We’re delighted to announce that we have another CD on the way! We’ve just returned from a wonderful weekend in Oxford where we’ve been recording our latest disc with the help of Gary Cole and the team at Regent Records. The recording will comprise a beautiful selection of choral pieces with connections to the Celtic nations – Wales, Scotland, Ireland and Cornwall – and it’ll be out later this year.Following the fantastic success of our last CD, Nativity, we couldn’t wait to get back into the recording studio again – and this time our beautiful, but distinctly chilly, studio for the weekend was the gorgeous chapel of Keble College, Oxford. Several of us noted the similarities between the distinctive polychromatic brickwork in Keble Chapel and that at St Augustine’s Church, Penarth, the venue for our last recording. No surprise there, as both Keble and St Augustine’s were designed by the same Victorian architect, William Butterfield! With both buildings boasting high ceilings and fabulous acoustics, it’s hardly surprising that they’re in such demand for recording choral music.
Keble College chapel, designed by William Butterfield (photo: Rebecca Williams)
We arrived in Oxford early on a gloomy January morning. With most of the students still away on their Christmas break, the place felt very quiet, apart from the sounds of Gary and Andy busily setting up their recording equipment and Peter King, our organist for the weekend, discreetly putting the Keble’s 2011 Tickell organ through its paces. After the usual jostle for position in front of the microphones – trying to find a perfect position not too close and not too far away, whilst still being able to see Huw, isn’t as easy as it sounds – we started off with a few warm-ups and sound checks before getting into the repertoire.

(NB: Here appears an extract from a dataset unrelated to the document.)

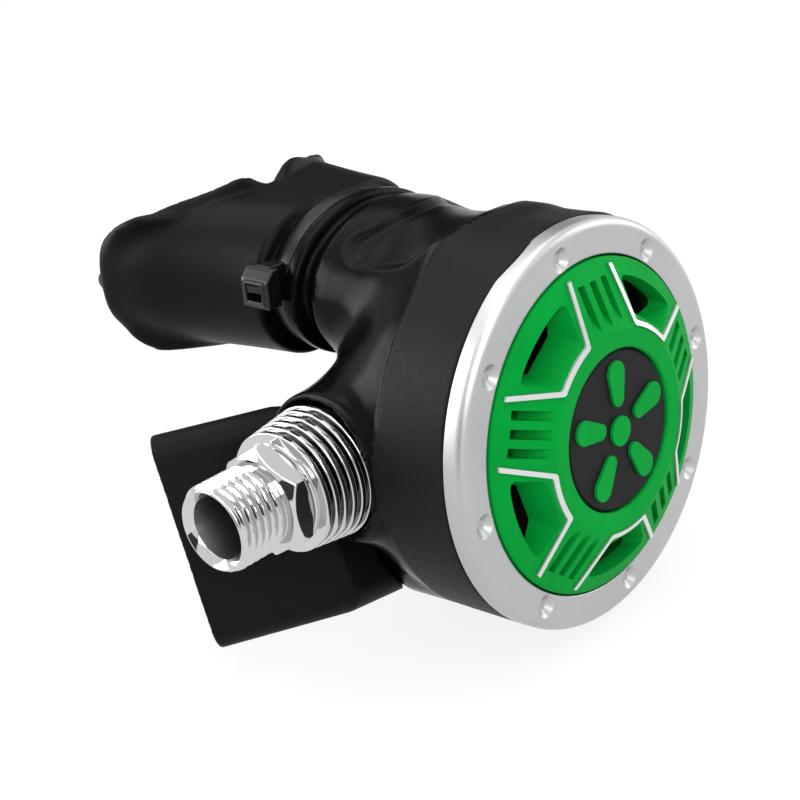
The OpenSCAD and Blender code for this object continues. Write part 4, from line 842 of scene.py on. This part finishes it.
def ring_piece():
    """The ring, with a soft bevel and conical dimples sunk into its face."""
    bevel = [(DRUM_R - RING_BEVEL + RING_BEVEL * math.sin(q), RING_BEVEL - RING_BEVEL * math.cos(q))
             for q in np.radians(np.linspace(0, 90, 10))]
    face = [(r, 0.0) for r in np.arange(RING_IN + 0.3, DRUM_R - RING_BEVEL - 0.05, FACE_STEP)]
    front = [(RING_IN, 0.35), (RING_IN + 0.1, 0.12)] + face
    rows = np.array(front + bevel + [(DRUM_R, RIM), (SKIRT_OUT, RIM), (SKIRT_OUT, SKIRT_END), (SKIRT_IN, SKIRT_END),
                                     (SKIRT_IN, RING_LIP), (RING_IN, RING_LIP)])
    t = 2 * math.pi * np.arange(RING_SIDES) / RING_SIDES
    x, z = rows[:, :1] * np.cos(t), rows[:, :1] * np.sin(t)
    y = np.repeat(rows[:, 1:], RING_SIDES, 1)
    mid = (RING_IN + DRUM_R - RING_BEVEL) / 2
    n = len(front)
    for k in range(DIMPLE_COUNT):
        a = math.radians(DIMPLE_ANGLE - k * 360 / DIMPLE_COUNT)
        d = np.hypot(x[:n] - mid * math.cos(a), z[:n] - mid * math.sin(a))
        y[:n] += DIMPLE_DEPTH * np.clip((DIMPLE_R - d) / (DIMPLE_R * DIMPLE_CONE), 0, 1)
    return np.stack([x, y, z], 2).reshape(-1, 3), grid_faces(len(rows), RING_SIDES)[:, [1, 2, 3, 0]]


pts, faces = ring_piece()
make("ring_turned", pts, faces, ring_satin, ("face_ring",), sharp=32)


# ---- Springs, coiled between the pieces that they push ----

WIRE_R, WIRE_SIDES, COIL_STEPS = 0.4, 12, 36
PURGE_COIL, PURGE_TURNS = 7.6, 5
VALVE_COIL, VALVE_TURNS, VALVE_SPLIT = 3.7, 6, 0.4      # the poppet's spring is made as two pieces, split at this share of its length


def coil_piece(name, node, axis, coil_r, turns, share=(0.0, 1.0)):
    """A share of a coil spring in the place of its CAD node, in the row's frame."""
    low, high = (np.array(v) * 1000 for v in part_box(node))
    a, b = low[axis] + WIRE_R, high[axis] - WIRE_R
    middle = (low + high) / 2
    across, over = (axis + 1) % 3, (axis + 2) % 3
    n = int(COIL_STEPS * turns * (share[1] - share[0]))
    t = (share[0] + (share[1] - share[0]) * np.arange(n + 1) / n)[:, None]
    s = 2 * math.pi * np.arange(WIRE_SIDES) / WIRE_SIDES
    q = 2 * math.pi * turns * t
    r = coil_r + WIRE_R * np.cos(s)
    pts = np.empty((n + 1, WIRE_SIDES, 3))
    pts[..., axis] = a + (b - a) * t + WIRE_R * np.sin(s)
    pts[..., across] = middle[across] + r * np.cos(q)
    pts[..., over] = middle[over] + r * np.sin(q)
    last = n * WIRE_SIDES
    caps = [tuple(range(WIRE_SIDES)), tuple(last + j for j in reversed(range(WIRE_SIDES)))]
    faces = caps + [tuple(f) for f in grid_faces(n + 1, WIRE_SIDES, close=False)[:, [3, 0, 1, 2]]]
    obj = row_mesh(name, pts.reshape(-1, 3) / 1000, faces, steel)
    smooth(obj)
    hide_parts(node)
    return obj


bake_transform(coil_piece("purge_coil", "purge_spring", 1, PURGE_COIL, PURGE_TURNS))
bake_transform(coil_piece("poppet_coil_front", "poppet_spring", 0, VALVE_COIL, VALVE_TURNS, (0.0, VALVE_SPLIT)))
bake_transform(coil_piece("poppet_coil_back", "poppet_spring", 0, VALVE_COIL, VALVE_TURNS, (VALVE_SPLIT, 1.0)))


# ---- Stage: floor, dark cards that reflections see, world, lamps and camera ----

CENTER = Vector(to_row((0, 35, 0)))
CARD_REACH, CARD_ALONG = 0.8, 0.66
FLOOR_HALF, FLOOR_GAP, FLOOR_GREY, FLOOR_GLOW, FLOOR_SHARE = 3, 0.0005, 0.82, 1.05, 0.82
WORLD_LIGHT = 0.35
SQUARE = ((-1, -1), (1, -1), (1, 1), (-1, 1))


def seen_by(tree, *rays):
    """A shader's 1 for rays of these kinds, and 0 for the others."""
    path = tree.nodes.new("ShaderNodeLightPath")
    found = path.outputs[rays[0]]
    for ray in rays[1:]:
        either = tree.nodes.new("ShaderNodeMath")
        either.operation = "MAXIMUM"
        tree.links.new(found, either.inputs[0])
        tree.links.new(path.outputs[ray], either.inputs[1])
        found = either.outputs[0]
    return found


def mixed(tree, share, first, second, output):
    """Two shaders mixed by a share into an output node."""
    mix = tree.nodes.new("ShaderNodeMixShader")
    tree.links.new(share, mix.inputs[0])
    tree.links.new(first.outputs[0], mix.inputs[1])
    tree.links.new(second.outputs[0], mix.inputs[2])
    tree.links.new(mix.outputs[0], tree.nodes.new(output).inputs[0])


def floor():
    """The white floor, which keeps the object's shadow."""
    m = bpy.data.materials.new("floor_white")
    m.use_nodes = True
    tree = m.node_tree
    tree.nodes.clear()
    diffuse = tree.nodes.new("ShaderNodeBsdfDiffuse")
    diffuse.inputs[0].default_value = (FLOOR_GREY, FLOOR_GREY, FLOOR_GREY, 1)
    glow = tree.nodes.new("ShaderNodeEmission")
    glow.inputs[1].default_value = FLOOR_GLOW
    part = tree.nodes.new("ShaderNodeMath")
    part.operation = "MULTIPLY"
    part.inputs[1].default_value = FLOOR_SHARE
    tree.links.new(seen_by(tree, "Is Camera Ray", "Is Glossy Ray"), part.inputs[0])
    mixed(tree, part.outputs[0], diffuse, glow, "ShaderNodeOutputMaterial")
    corners = [(x * FLOOR_HALF, y * FLOOR_HALF, CAD_BOX[0].z - FLOOR_GAP) for x, y in SQUARE]
    row_mesh("floor", corners, [(0, 1, 2, 3)], m)


floor()


def card(name, center, width, height):
    """A dark card that only reflections see, turned to the object."""
    place = Vector(center)
    look = (CENTER - place).normalized()
    side = look.cross(Vector((0, 0, 1))).normalized()
    rise = side.cross(look).normalized()
    m = bpy.data.materials.new(name)
    m.use_nodes = True
    m.node_tree.nodes["Principled BSDF"].inputs["Base Color"].default_value = (0.01, 0.01, 0.01, 1)
    corners = [place + side * (a * width / 2) + rise * (b * height / 2) for a, b in SQUARE]
    obj = row_mesh(name, corners, [(0, 1, 2, 3)], m)
    obj.visible_camera = False
    obj.visible_diffuse = False
    obj.visible_shadow = False


def lamp(name, place, size, watts):
    data = bpy.data.lights.new(name, "AREA")
    data.energy = watts
    data.size = size
    obj = link_object(name, data)
    obj.location = Vector(place)
    obj.rotation_euler = (CENTER - Vector(place)).to_track_quat("-Z", "Y").to_euler()


world = bpy.data.worlds.new("studio")
bpy.context.scene.world = world
world.use_nodes = True
tree = world.node_tree
tree.nodes.clear()
plain, white = (tree.nodes.new("ShaderNodeBackground") for _ in range(2))
for background, strength in ((plain, WORLD_LIGHT), (white, 1.0)):
    background.inputs[0].default_value = (1, 1, 1, 1)
    background.inputs[1].default_value = strength
mixed(tree, seen_by(tree, "Is Camera Ray", "Is Glossy Ray", "Is Transmission Ray"), plain, white,
      "ShaderNodeOutputWorld")


def around(angle):
    """A place on the cone round the X axis that the turned pieces show to the camera."""
    side = math.sqrt(1 - CARD_ALONG * CARD_ALONG)
    a = math.radians(angle)
    return CENTER + Vector((CARD_ALONG, -side * math.cos(a), side * math.sin(a))) * CARD_REACH


for number, (angle, width, height) in enumerate(((14, 0.17, 0.7), (72, 0.10, 0.7), (120, 0.20, 0.6),
                                                 (168, 0.18, 0.6), (-75, 0.12, 0.6))):
    card("card_%d" % number, around(angle), width, height)
card("card_left", (-0.85, -0.35, 0.15), 0.5, 0.5)
card("card_back", CENTER + Vector((0.665, 0.652, 0.364)) * CARD_REACH, 0.4, 0.35)
lamp("key", (-0.55, -0.75, 0.75), 0.8, 8.0)
lamp("top", (0.1, 0.1, 0.95), 0.9, 6.5)
lamp("right", (0.85, -0.45, 0.35), 0.7, 4.0)
lamp("rim", (-0.50, 0.82, 0.36), 0.6, 8.0)

# The photo's solved camera
camera = bpy.data.cameras.new("camera")
camera.sensor_width = 36
camera.lens = 82.06
camera.clip_start = 0.01
cam = link_object("camera", camera)
right = Vector((0.65603499, -0.74300726, -0.13250777))
up = Vector((0.35714098, 0.15094725, 0.92177288))
back = Vector((-0.66488226, -0.65203922, 0.36438502))
spot = Vector(to_row((-209.592, -163.348, 112.430)))
cam.matrix_world = Matrix(((right.x, up.x, back.x, spot.x), (right.y, up.y, back.y, spot.y),
                           (right.z, up.z, back.z, spot.z), (0, 0, 0, 1)))
bpy.context.scene.camera = cam
bpy.context.scene.view_settings.view_transform = "Standard"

A quick catch-up before the first session (photo: Rebecca Williams)
Nope, nobody feeling cold here. Nobody at all…..(photo: Andy Quick)

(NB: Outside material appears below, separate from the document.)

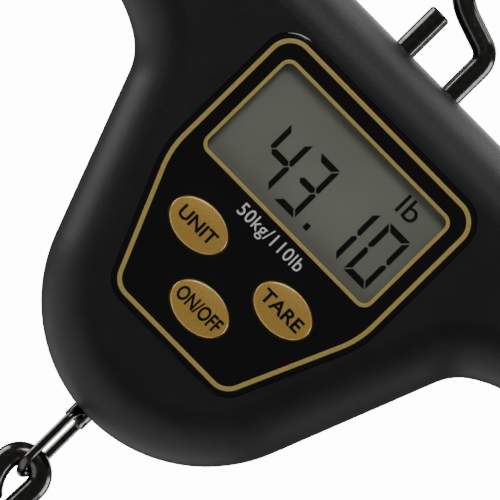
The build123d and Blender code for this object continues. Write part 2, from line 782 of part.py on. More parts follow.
with BuildPart() as swivel_stem:
    with BuildSketch(Plane.XY.offset(stem_bottom)):
        Circle(stem / 2)
    extrude(amount=nut_top - stem_bottom)
    chamfer(swivel_stem.edges().filter_by(GeomType.CIRCLE).sort_by(Axis.Z)[0], rod_chamfer)
    slot_height = clevis_below_pin + clevis_slot_rise
    with BuildSketch(Plane((0, 0, clevis_pin_z), z_dir=link_direction * -1, x_dir=link_normal)):
        with Locations((0, (clevis_slot_rise - clevis_below_pin) / 2)):
            Rectangle(clevis_slot, slot_height)
    extrude(amount=stem, both=True, mode=Mode.SUBTRACT)
    with BuildSketch(Plane((0, 0, clevis_pin_z), z_dir=link_normal)):
        Circle(clevis_pin_radius + fit_gap / 4)
    extrude(amount=stem, both=True, mode=Mode.SUBTRACT)
swivel_stem.part.label = "swivel_stem"
export_step(swivel_stem.part, "parts/swivel_stem.step")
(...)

The rest of the day was hard work, covering a huge range of composers ranging from John Rutter to Benjamin Britten. Yet it was highly rewarding, too, with some of the pieces we feared would take longest to record being nailed in just a handful of takes. While it’s too early to share any of the audio just yet, we can assure you that Helen Pugsley’s sublime solo in “The Blue Bird” will be more than enough to justify buying this CD!

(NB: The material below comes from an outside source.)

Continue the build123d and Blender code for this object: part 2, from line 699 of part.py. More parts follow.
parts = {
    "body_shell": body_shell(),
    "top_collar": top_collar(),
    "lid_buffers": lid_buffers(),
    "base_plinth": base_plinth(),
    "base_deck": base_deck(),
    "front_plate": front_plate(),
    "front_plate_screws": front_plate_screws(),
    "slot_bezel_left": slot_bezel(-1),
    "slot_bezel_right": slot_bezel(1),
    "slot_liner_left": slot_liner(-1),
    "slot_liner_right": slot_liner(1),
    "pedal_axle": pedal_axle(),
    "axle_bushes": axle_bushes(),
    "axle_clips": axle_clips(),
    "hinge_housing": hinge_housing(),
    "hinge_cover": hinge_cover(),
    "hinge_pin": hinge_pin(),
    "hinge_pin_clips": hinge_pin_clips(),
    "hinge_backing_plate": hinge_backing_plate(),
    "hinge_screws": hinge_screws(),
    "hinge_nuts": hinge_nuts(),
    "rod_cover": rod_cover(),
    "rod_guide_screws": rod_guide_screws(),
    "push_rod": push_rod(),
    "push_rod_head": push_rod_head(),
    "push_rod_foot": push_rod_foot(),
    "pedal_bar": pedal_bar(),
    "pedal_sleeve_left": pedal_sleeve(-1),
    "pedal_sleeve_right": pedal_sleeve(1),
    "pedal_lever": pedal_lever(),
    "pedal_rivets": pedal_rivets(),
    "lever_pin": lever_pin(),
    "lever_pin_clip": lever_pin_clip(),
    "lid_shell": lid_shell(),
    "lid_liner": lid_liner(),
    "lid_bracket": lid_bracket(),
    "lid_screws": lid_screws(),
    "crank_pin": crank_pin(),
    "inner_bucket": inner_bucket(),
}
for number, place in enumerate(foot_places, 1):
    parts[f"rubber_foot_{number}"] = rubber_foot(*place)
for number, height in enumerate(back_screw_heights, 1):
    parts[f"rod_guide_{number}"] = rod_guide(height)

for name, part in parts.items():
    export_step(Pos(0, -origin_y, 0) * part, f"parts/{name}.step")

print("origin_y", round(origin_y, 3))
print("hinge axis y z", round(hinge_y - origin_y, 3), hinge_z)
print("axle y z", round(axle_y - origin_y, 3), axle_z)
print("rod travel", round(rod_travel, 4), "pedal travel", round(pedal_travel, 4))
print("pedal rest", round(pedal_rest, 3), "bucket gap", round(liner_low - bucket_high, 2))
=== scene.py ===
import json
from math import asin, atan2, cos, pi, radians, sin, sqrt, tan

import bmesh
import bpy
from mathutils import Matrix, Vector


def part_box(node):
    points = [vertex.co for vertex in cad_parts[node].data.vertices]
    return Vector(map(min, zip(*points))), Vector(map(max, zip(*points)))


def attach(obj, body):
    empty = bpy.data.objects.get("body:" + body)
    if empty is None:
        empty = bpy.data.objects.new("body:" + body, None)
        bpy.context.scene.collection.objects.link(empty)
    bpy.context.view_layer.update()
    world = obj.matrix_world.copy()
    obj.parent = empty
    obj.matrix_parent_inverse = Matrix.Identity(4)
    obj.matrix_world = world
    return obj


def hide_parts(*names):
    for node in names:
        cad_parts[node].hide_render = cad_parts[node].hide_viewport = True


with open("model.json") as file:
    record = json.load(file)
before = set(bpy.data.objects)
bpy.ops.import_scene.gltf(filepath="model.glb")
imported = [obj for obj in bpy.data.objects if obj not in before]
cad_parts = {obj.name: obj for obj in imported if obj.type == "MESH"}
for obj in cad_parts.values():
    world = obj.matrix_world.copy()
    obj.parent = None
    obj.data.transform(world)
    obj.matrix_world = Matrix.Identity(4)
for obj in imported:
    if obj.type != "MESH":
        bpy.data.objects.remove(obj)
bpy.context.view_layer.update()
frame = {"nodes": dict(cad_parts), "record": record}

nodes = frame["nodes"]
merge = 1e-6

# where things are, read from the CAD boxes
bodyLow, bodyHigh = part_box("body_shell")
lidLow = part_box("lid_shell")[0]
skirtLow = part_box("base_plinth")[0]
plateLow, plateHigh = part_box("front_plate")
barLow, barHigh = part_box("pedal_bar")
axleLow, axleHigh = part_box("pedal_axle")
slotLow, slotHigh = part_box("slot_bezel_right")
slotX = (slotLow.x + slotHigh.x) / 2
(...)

Setting up for “The Blue Bird” (photo: Andy Quick)
Our first day of recording was a long one, with the final session ending at 7.30pm. Feeling pretty exhausted from hours of standing, we couldn’t wait to sample the food – and the wine lists – in some of Oxford’s finest hostelries, with a few choir members (who shall remain nameless) even having the stamina to continue partying into the small hours….
Much of the recording time the following day was devoted to recording some spirited Welsh folk songs set by William Mathias. Although great fun to sing, some of the Welsh words in them were challenging to say the least. We were hugely grateful for the assistance and patience of Mared – Cantemus’ resident Welsh language expert – for sitting in the recording room with Gary for the first take and then taking the time to offer us kind and constructive feedback on our pronunciation. Yet again we covered a huge range of repertoire, ranging from the familiar “Beati Quorum Via” to the Mathias folk songs, which are less well known but no less beautiful and interesting for that.
A quick chat between recording sessions (photo: Matthew Mudge)
It’s always a privilege to sing gorgeous music in a stunning venue, but it’s even more special to know that the fruits of our labours will be preserved for posterity on a recording. As one of our sopranos commented, “Amazing two days, shut off from the rest of the world, recording beautiful choral music in majestic surroundings. Truly good for the soul and the spirit.”
We couldn’t agree more!
A huge thank you to all those who helped make this recording possible – Gary and Andy from Regent, Becky our Chair, Caroline our Projects Manager, and especially to Huw for all his efforts in making this recording come about. We can’t wait to hear the disc later in the year – watch this space!